━━━ RECORDED INFORMATION

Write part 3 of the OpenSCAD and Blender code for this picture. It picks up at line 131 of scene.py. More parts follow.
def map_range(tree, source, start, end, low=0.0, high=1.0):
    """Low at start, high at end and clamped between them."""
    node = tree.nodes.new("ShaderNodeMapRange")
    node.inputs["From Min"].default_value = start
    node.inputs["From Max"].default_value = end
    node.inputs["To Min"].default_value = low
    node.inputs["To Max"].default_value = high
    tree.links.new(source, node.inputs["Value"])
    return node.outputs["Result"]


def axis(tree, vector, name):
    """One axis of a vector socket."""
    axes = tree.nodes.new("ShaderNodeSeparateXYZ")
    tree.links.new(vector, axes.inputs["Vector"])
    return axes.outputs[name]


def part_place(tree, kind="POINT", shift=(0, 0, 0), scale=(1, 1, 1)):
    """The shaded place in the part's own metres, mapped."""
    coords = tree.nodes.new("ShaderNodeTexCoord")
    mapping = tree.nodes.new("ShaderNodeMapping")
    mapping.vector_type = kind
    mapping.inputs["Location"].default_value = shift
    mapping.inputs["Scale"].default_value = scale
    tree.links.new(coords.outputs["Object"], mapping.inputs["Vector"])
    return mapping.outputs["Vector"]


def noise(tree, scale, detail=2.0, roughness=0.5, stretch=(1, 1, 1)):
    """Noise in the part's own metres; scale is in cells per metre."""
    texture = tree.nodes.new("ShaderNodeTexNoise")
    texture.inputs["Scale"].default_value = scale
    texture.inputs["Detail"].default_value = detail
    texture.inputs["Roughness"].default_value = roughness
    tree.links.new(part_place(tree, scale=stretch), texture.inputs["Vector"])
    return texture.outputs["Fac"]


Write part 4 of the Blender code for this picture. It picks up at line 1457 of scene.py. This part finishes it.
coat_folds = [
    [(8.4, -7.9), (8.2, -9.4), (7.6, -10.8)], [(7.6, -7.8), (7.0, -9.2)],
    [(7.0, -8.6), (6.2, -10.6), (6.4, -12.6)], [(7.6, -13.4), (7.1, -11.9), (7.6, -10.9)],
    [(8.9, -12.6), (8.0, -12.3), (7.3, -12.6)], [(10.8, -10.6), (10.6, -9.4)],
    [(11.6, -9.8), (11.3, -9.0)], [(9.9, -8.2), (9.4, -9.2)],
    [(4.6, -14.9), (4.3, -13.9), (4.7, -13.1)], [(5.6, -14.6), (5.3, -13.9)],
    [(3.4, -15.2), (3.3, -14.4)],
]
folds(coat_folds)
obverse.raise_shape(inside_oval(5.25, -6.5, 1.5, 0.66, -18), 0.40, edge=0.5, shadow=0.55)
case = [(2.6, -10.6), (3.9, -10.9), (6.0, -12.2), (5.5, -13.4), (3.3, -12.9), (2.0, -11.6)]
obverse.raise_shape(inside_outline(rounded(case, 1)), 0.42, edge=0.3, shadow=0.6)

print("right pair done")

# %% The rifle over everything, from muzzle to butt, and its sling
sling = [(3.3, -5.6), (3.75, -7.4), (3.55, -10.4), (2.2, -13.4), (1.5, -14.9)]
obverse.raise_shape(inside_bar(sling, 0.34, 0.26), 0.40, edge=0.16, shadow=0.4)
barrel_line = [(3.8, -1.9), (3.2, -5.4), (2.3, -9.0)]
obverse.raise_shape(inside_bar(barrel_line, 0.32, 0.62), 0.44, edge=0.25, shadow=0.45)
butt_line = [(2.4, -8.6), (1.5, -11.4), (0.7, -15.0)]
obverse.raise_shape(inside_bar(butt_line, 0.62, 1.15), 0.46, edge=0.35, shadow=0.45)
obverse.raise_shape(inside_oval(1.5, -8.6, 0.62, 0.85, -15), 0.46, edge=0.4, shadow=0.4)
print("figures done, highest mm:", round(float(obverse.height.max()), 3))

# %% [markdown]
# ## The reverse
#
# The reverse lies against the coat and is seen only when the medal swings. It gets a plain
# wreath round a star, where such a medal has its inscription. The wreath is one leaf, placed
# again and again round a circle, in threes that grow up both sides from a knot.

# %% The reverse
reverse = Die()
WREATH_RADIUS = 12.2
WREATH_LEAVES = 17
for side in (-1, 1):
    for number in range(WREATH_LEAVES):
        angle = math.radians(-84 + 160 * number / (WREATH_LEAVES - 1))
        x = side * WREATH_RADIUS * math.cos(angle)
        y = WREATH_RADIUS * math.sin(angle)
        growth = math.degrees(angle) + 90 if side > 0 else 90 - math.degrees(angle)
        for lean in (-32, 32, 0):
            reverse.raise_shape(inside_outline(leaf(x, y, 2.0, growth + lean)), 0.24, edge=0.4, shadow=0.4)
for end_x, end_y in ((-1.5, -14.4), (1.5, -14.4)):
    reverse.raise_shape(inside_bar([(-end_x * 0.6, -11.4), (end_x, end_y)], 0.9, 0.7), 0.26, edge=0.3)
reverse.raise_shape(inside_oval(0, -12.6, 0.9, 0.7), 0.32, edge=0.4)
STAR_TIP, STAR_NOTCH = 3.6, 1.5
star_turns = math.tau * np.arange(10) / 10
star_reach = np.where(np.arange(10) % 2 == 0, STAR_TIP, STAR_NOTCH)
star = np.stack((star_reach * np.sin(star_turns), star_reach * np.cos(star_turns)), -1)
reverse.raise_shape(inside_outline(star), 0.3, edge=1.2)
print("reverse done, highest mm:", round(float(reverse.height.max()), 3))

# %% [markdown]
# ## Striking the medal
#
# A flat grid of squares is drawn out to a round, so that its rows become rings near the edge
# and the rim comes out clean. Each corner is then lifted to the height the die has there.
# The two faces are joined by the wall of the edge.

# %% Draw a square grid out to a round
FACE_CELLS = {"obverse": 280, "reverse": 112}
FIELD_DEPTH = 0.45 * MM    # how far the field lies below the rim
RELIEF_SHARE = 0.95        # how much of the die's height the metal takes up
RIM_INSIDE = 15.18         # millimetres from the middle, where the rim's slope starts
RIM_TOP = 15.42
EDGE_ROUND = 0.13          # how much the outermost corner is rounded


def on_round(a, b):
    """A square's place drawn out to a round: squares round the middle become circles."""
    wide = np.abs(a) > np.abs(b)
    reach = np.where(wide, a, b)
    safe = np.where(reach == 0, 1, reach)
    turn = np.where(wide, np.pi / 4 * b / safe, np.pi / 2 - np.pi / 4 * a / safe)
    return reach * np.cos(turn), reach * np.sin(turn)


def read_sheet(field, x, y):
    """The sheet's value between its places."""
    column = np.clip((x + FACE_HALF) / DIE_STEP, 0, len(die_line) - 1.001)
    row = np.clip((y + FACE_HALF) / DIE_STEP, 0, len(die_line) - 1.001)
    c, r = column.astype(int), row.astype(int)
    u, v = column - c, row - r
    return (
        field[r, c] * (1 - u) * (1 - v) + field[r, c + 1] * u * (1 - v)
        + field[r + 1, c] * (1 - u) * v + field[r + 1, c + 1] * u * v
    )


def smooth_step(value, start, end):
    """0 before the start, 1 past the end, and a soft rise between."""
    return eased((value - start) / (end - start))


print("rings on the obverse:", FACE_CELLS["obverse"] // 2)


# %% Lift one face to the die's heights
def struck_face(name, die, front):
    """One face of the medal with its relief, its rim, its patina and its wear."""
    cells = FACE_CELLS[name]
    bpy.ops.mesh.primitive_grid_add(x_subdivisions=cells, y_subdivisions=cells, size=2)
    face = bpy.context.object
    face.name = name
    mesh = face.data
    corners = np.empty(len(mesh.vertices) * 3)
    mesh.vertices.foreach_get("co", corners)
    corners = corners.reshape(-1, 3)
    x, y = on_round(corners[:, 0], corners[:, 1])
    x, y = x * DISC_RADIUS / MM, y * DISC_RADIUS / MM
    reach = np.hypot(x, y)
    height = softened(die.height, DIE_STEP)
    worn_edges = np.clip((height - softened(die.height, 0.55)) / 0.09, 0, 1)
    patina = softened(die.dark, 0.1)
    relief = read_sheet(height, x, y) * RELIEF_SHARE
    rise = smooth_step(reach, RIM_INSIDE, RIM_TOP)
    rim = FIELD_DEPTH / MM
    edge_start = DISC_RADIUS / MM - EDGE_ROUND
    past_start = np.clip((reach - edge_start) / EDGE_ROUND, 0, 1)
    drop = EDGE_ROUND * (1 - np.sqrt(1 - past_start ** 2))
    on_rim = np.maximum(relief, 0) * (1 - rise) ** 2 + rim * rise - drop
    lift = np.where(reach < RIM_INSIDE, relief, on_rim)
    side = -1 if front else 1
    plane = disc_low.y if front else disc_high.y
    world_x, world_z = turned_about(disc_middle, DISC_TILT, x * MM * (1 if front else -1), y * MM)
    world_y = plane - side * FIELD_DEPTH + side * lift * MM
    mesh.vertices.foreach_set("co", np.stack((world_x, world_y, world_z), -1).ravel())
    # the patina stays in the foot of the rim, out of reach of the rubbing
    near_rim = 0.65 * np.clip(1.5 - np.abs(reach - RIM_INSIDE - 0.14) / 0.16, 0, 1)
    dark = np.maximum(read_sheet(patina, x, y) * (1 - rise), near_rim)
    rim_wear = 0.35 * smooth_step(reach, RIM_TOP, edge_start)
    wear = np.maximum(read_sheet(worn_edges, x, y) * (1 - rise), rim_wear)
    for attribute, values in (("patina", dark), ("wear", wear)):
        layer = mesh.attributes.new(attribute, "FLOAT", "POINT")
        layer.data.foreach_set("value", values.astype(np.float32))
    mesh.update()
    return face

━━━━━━
━━━ RECORDED INFORMATION

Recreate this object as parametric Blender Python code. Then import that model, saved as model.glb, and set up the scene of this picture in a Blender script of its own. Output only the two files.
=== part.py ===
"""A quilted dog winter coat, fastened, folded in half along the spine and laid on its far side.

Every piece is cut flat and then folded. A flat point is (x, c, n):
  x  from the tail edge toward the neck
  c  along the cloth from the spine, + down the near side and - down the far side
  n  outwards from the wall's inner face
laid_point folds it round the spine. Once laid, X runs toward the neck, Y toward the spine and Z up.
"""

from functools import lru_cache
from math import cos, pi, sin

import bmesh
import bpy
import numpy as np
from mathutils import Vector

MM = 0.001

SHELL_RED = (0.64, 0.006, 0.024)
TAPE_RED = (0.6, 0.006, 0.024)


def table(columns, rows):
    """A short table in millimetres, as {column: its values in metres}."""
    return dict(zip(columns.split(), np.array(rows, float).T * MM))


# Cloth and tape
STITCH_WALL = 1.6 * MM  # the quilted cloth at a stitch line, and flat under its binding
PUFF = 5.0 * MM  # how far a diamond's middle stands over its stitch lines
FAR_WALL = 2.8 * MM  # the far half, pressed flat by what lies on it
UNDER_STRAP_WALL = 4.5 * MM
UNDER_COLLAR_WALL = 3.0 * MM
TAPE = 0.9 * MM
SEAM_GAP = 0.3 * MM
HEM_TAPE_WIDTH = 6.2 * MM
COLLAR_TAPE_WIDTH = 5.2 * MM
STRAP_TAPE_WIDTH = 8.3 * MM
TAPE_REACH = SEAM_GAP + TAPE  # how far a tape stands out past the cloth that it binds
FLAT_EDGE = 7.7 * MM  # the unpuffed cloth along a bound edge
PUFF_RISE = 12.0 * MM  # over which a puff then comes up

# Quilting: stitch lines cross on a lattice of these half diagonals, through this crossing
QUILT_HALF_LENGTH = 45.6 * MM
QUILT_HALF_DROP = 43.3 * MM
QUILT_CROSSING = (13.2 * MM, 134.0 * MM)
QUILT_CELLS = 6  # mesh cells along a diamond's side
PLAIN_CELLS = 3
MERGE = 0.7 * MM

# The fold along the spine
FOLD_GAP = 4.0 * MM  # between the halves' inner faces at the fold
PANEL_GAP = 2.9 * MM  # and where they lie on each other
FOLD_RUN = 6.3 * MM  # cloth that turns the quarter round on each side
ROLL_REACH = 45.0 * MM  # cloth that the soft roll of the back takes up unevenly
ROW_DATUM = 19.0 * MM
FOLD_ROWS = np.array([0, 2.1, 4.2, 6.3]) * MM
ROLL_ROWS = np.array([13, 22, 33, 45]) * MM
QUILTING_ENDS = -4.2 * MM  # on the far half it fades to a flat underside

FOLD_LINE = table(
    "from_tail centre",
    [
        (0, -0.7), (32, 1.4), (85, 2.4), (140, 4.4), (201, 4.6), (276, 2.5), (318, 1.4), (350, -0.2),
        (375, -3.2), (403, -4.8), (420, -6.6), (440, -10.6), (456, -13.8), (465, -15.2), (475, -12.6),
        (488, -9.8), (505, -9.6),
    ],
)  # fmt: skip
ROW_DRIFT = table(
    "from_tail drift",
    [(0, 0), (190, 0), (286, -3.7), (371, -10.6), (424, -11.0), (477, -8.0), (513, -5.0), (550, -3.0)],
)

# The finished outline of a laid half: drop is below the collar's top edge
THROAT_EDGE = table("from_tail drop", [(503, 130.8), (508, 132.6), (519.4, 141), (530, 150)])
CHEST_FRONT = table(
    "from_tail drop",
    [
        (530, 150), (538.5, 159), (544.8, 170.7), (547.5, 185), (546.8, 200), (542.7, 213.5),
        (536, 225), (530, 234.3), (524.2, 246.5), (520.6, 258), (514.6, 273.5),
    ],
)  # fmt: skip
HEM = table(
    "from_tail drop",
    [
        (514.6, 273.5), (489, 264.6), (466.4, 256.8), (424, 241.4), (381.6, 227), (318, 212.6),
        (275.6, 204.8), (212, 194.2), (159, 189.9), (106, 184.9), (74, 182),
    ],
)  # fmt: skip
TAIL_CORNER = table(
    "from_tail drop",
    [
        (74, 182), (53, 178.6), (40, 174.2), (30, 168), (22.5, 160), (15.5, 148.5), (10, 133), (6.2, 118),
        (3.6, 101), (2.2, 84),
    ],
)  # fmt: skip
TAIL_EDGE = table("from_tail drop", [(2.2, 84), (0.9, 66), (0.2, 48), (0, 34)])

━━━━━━
━━━ RECORDED INFORMATION

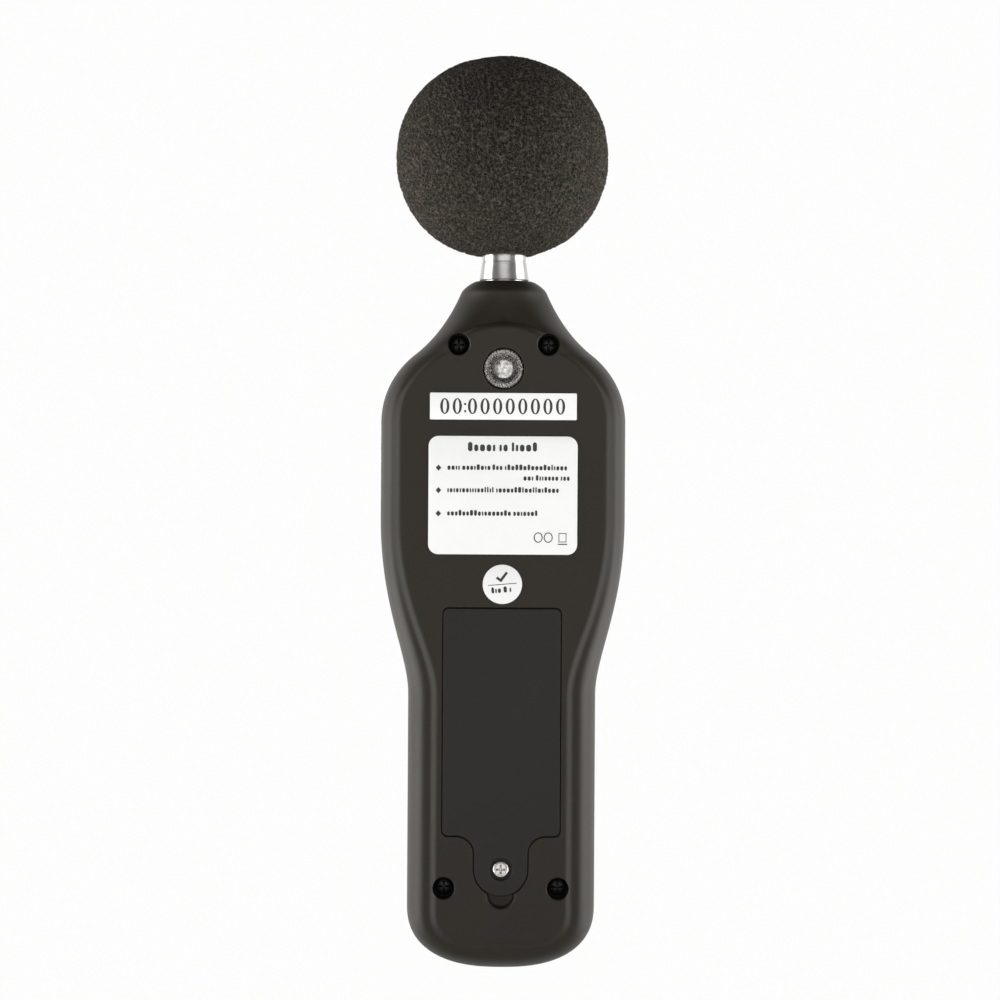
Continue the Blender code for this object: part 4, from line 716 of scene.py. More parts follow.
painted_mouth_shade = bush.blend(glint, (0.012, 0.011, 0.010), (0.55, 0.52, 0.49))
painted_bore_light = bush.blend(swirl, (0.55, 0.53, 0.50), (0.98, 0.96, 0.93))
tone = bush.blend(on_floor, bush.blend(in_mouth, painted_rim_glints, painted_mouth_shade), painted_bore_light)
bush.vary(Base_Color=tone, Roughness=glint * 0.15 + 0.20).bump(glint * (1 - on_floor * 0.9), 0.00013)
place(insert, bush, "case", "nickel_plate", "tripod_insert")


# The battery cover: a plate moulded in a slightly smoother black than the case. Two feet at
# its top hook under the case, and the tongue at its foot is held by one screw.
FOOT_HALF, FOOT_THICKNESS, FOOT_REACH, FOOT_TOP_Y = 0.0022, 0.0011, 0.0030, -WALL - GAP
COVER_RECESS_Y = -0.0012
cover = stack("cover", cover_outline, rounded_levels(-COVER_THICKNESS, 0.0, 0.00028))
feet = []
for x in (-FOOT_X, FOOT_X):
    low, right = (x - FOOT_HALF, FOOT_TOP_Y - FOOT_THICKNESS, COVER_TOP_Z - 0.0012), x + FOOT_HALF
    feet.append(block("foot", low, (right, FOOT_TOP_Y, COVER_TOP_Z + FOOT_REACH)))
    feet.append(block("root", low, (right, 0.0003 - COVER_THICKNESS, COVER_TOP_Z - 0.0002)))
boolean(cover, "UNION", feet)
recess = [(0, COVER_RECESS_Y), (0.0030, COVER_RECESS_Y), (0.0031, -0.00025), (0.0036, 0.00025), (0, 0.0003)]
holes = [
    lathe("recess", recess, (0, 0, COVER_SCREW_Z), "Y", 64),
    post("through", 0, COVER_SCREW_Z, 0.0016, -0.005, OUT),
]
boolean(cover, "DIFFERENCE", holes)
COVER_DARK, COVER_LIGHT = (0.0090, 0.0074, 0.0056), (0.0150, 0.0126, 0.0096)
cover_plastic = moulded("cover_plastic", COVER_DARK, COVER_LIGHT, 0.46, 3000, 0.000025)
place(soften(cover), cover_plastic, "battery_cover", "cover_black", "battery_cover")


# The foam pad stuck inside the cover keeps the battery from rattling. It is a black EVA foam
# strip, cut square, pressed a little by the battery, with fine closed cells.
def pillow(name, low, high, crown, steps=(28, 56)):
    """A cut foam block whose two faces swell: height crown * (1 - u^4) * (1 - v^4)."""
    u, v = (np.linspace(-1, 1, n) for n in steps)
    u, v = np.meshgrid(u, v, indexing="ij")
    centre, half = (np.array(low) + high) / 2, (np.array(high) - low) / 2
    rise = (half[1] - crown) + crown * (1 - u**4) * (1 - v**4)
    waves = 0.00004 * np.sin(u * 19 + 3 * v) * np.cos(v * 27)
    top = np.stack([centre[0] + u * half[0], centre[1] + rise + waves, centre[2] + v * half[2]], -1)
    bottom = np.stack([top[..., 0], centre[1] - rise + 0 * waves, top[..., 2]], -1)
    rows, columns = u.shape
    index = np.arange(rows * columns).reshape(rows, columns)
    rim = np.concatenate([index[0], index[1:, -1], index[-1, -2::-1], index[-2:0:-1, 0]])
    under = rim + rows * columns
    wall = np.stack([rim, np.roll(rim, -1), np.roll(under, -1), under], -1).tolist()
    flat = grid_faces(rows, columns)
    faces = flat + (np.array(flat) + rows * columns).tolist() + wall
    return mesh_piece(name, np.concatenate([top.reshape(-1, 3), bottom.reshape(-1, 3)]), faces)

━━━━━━

» **WRITTEN PROBLEM**:
Starting with the line that contains "Write part 3", repeat each line exactly, and stop once the line that contains "return axes.outputs[name]" has been repeated.

» **ANSWER IN FULL**:
Write part 3 of the OpenSCAD and Blender code for this picture. It picks up at line 131 of scene.py. More parts follow.
def map_range(tree, source, start, end, low=0.0, high=1.0):
    """Low at start, high at end and clamped between them."""
    node = tree.nodes.new("ShaderNodeMapRange")
    node.inputs["From Min"].default_value = start
    node.inputs["From Max"].default_value = end
    node.inputs["To Min"].default_value = low
    node.inputs["To Max"].default_value = high
    tree.links.new(source, node.inputs["Value"])
    return node.outputs["Result"]


def axis(tree, vector, name):
    """One axis of a vector socket."""
    axes = tree.nodes.new("ShaderNodeSeparateXYZ")
    tree.links.new(vector, axes.inputs["Vector"])
    return axes.outputs[name]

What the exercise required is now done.